#### Request:
Output, please, exactly those lines of the listing that come before the line with "return Pos(SPEAKER_XY[0], 0, 0)", along with that line itself.

#### Supplied data:
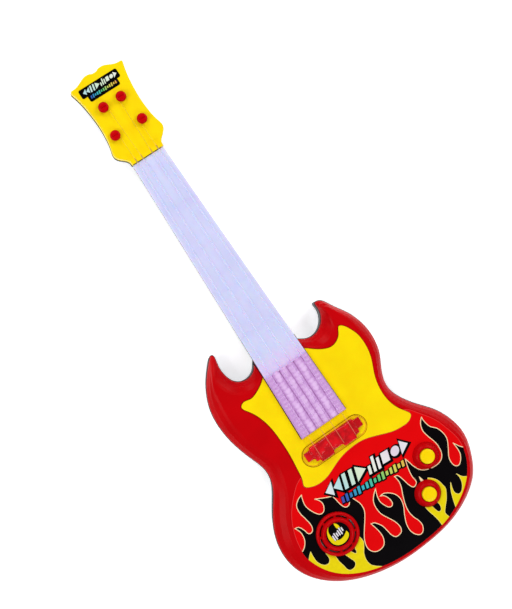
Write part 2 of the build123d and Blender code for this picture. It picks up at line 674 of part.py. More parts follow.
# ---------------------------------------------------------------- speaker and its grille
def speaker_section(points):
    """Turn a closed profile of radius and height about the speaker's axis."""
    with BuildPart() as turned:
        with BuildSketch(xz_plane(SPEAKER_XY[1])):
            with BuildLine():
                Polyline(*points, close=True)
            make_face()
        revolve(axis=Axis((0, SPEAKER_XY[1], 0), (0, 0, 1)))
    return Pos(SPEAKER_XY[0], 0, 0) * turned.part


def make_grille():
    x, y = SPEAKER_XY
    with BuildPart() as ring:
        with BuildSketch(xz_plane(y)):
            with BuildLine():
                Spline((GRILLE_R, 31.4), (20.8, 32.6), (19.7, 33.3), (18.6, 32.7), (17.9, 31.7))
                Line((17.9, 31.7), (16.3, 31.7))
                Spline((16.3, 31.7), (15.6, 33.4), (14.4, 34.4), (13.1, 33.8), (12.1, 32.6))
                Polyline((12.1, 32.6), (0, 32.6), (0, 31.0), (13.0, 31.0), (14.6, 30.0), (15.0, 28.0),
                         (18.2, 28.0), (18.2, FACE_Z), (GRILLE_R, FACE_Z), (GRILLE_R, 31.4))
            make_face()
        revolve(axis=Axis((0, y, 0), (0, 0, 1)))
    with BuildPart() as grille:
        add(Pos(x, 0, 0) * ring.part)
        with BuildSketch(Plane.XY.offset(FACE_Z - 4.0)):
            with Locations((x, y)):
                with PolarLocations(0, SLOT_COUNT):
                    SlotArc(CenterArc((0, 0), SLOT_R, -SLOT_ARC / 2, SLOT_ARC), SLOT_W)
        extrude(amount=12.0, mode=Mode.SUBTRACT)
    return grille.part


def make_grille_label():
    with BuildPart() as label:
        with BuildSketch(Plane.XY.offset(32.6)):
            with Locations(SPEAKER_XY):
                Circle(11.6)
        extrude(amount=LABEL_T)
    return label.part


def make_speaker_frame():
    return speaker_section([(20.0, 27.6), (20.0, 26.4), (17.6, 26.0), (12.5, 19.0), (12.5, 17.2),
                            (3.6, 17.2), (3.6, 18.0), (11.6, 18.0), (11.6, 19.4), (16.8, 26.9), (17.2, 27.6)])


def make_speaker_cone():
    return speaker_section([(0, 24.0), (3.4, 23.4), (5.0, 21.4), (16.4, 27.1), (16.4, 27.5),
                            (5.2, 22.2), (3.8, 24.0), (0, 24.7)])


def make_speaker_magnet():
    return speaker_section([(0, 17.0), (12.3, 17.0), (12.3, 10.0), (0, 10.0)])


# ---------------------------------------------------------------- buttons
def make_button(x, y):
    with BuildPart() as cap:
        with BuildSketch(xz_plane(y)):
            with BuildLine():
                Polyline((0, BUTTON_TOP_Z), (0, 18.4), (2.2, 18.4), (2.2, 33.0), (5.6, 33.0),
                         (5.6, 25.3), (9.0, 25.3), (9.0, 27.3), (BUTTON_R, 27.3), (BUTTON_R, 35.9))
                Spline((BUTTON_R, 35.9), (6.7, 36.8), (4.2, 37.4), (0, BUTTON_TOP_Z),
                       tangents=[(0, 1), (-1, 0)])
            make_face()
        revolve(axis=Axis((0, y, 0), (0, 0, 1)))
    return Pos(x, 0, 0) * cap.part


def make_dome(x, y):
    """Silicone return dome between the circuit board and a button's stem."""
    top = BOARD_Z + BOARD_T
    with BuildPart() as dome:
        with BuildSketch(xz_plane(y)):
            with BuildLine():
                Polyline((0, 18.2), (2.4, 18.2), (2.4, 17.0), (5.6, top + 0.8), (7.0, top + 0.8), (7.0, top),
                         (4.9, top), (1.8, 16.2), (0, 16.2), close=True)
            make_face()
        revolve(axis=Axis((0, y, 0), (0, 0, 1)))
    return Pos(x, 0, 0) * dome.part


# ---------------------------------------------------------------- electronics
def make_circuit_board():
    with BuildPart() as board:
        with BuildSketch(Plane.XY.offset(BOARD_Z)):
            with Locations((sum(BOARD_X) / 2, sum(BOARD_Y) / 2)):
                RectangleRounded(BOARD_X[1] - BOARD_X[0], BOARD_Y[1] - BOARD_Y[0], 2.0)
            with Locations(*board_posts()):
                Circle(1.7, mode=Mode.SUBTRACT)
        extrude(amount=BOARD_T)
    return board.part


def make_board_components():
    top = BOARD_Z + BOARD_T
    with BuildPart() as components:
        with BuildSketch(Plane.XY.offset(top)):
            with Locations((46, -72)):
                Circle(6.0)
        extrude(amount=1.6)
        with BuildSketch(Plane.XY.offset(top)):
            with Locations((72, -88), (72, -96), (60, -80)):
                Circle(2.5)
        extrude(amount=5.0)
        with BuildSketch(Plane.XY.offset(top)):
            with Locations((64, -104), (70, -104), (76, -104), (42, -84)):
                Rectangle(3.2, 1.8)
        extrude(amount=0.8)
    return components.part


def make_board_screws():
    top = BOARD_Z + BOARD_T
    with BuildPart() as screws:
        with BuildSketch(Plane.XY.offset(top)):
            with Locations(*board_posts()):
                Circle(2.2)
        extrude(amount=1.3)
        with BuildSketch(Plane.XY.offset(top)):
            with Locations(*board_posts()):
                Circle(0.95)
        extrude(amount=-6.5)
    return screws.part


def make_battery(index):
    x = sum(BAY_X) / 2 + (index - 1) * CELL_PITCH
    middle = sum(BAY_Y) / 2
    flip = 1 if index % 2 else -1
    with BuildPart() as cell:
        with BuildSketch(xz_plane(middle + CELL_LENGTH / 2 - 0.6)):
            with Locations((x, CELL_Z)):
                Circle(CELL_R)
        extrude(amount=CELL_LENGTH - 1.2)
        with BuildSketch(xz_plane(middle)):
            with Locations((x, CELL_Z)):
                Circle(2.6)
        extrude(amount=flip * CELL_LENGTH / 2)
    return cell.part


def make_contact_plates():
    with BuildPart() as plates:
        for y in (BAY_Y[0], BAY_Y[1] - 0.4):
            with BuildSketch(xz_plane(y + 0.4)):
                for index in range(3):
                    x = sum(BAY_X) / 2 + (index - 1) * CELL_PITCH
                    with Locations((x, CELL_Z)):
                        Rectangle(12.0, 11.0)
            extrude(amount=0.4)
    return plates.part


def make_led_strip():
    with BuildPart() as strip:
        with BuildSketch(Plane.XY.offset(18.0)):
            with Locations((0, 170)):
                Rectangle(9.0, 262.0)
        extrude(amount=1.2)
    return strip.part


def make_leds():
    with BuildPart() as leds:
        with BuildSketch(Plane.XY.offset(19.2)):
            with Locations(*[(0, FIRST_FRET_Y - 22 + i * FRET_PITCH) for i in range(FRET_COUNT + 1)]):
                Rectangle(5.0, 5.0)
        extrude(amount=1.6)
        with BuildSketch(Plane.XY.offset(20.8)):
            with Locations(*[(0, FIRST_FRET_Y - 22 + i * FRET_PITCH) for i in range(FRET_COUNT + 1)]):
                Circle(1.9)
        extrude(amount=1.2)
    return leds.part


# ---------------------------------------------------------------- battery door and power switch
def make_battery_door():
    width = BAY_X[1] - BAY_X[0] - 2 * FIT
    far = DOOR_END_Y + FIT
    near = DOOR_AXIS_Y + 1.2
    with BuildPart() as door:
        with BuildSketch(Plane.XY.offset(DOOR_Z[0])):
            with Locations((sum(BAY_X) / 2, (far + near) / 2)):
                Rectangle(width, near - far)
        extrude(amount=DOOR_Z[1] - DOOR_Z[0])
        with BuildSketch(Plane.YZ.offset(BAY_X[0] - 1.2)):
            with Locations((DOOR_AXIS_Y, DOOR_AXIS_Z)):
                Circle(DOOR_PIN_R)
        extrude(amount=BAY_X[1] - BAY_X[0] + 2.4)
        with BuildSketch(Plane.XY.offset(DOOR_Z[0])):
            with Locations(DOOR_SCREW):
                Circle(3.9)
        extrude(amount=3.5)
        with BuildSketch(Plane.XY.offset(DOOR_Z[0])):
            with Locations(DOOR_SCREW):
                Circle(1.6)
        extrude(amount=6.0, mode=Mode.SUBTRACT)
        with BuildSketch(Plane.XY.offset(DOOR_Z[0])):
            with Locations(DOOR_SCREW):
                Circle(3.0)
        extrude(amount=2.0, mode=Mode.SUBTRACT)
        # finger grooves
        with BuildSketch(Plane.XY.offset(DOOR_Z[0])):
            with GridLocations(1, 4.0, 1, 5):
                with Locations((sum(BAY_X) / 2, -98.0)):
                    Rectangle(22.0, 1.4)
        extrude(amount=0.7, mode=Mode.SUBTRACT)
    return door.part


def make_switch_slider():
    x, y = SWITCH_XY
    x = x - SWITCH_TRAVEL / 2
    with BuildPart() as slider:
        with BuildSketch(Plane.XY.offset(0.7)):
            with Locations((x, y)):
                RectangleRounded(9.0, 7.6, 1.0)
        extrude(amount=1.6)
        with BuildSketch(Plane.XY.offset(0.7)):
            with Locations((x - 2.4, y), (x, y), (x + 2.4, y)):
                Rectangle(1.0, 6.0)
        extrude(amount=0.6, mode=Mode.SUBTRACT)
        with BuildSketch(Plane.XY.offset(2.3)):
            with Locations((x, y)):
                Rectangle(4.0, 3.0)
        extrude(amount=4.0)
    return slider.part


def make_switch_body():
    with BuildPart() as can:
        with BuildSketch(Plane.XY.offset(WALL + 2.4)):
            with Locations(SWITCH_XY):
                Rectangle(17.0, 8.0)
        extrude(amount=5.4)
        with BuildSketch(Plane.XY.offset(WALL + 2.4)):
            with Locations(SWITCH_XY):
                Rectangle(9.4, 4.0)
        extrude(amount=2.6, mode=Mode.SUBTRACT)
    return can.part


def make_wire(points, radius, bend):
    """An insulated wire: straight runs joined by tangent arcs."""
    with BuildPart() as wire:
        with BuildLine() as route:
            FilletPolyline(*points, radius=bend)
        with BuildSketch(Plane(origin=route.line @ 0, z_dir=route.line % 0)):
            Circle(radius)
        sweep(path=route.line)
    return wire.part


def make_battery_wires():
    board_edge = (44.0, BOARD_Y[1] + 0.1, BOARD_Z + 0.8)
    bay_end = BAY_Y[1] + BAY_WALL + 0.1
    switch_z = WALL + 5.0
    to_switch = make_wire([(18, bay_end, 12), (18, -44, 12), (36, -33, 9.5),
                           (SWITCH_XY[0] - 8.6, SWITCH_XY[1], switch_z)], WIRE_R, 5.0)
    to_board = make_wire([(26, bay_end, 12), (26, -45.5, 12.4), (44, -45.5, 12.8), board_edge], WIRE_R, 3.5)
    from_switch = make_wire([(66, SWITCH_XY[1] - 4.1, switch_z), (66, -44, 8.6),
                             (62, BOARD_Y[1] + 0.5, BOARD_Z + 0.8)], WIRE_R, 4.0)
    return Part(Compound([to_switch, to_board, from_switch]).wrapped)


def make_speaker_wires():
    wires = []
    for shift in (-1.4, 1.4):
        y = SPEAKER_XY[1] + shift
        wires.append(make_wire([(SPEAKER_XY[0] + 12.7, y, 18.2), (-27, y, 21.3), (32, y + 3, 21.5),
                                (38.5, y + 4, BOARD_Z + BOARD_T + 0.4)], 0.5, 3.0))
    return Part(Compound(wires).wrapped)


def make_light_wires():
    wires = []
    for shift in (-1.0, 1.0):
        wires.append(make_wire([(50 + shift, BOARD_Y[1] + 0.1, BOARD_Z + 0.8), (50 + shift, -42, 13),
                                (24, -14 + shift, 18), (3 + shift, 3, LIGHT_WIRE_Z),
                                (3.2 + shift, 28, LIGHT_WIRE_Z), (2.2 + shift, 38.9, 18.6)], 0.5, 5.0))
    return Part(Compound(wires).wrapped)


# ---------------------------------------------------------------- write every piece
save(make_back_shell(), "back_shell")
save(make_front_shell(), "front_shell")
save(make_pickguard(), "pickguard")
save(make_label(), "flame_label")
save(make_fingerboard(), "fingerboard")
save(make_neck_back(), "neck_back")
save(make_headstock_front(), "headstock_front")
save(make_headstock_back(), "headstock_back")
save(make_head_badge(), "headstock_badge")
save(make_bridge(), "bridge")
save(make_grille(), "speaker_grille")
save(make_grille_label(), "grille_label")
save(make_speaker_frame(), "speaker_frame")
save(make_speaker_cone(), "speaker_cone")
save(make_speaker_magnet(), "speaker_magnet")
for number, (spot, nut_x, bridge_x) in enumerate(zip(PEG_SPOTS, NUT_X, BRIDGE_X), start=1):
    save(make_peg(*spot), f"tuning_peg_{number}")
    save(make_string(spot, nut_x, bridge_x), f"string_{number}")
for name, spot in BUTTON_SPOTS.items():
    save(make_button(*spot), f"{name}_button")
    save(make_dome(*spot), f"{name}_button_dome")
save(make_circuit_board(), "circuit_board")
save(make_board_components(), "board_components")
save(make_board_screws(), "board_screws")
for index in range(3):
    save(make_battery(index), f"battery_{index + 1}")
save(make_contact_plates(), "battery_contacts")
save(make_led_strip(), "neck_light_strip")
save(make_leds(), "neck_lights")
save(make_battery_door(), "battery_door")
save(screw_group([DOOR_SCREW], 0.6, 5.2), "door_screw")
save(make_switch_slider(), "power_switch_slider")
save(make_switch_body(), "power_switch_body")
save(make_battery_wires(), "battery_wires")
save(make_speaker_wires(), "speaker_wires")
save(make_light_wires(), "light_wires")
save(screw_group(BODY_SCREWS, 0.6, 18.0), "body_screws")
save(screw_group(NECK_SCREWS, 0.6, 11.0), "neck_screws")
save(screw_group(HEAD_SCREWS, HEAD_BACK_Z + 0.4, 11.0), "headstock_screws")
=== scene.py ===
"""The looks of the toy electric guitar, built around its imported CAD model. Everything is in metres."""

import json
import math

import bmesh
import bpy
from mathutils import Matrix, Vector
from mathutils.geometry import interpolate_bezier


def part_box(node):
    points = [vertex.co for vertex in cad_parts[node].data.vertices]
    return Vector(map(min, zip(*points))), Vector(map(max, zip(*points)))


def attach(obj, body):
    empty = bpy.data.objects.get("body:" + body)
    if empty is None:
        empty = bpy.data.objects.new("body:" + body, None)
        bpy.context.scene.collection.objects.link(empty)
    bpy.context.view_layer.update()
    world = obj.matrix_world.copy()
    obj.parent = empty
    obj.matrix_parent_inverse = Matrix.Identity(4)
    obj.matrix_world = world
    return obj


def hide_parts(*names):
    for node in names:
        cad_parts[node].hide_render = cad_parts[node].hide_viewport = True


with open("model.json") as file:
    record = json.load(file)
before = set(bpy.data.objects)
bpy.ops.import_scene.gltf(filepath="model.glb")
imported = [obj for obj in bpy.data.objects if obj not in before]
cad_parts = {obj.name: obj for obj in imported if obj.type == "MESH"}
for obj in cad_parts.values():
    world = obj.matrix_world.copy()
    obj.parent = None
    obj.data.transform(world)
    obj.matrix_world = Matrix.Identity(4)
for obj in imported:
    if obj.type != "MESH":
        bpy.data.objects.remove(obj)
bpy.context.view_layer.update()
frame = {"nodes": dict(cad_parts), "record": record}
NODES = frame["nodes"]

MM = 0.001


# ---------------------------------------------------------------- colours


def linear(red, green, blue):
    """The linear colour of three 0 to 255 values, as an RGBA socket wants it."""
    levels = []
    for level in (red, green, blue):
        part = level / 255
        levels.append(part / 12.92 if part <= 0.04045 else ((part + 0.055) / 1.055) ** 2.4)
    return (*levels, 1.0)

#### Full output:
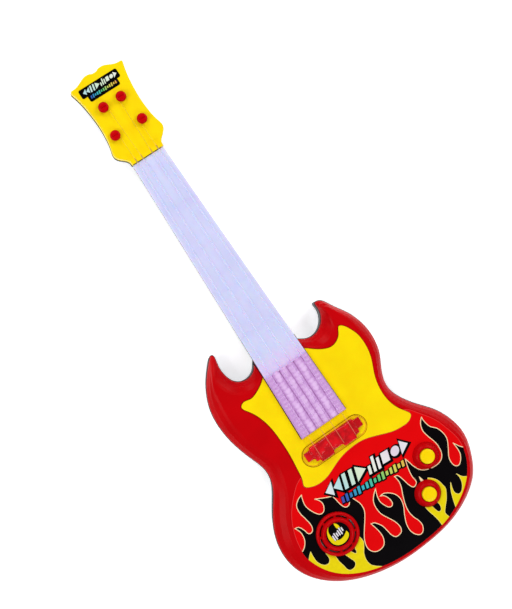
Write part 2 of the build123d and Blender code for this picture. It picks up at line 674 of part.py. More parts follow.
# ---------------------------------------------------------------- speaker and its grille
def speaker_section(points):
    """Turn a closed profile of radius and height about the speaker's axis."""
    with BuildPart() as turned:
        with BuildSketch(xz_plane(SPEAKER_XY[1])):
            with BuildLine():
                Polyline(*points, close=True)
            make_face()
        revolve(axis=Axis((0, SPEAKER_XY[1], 0), (0, 0, 1)))
    return Pos(SPEAKER_XY[0], 0, 0) * turned.part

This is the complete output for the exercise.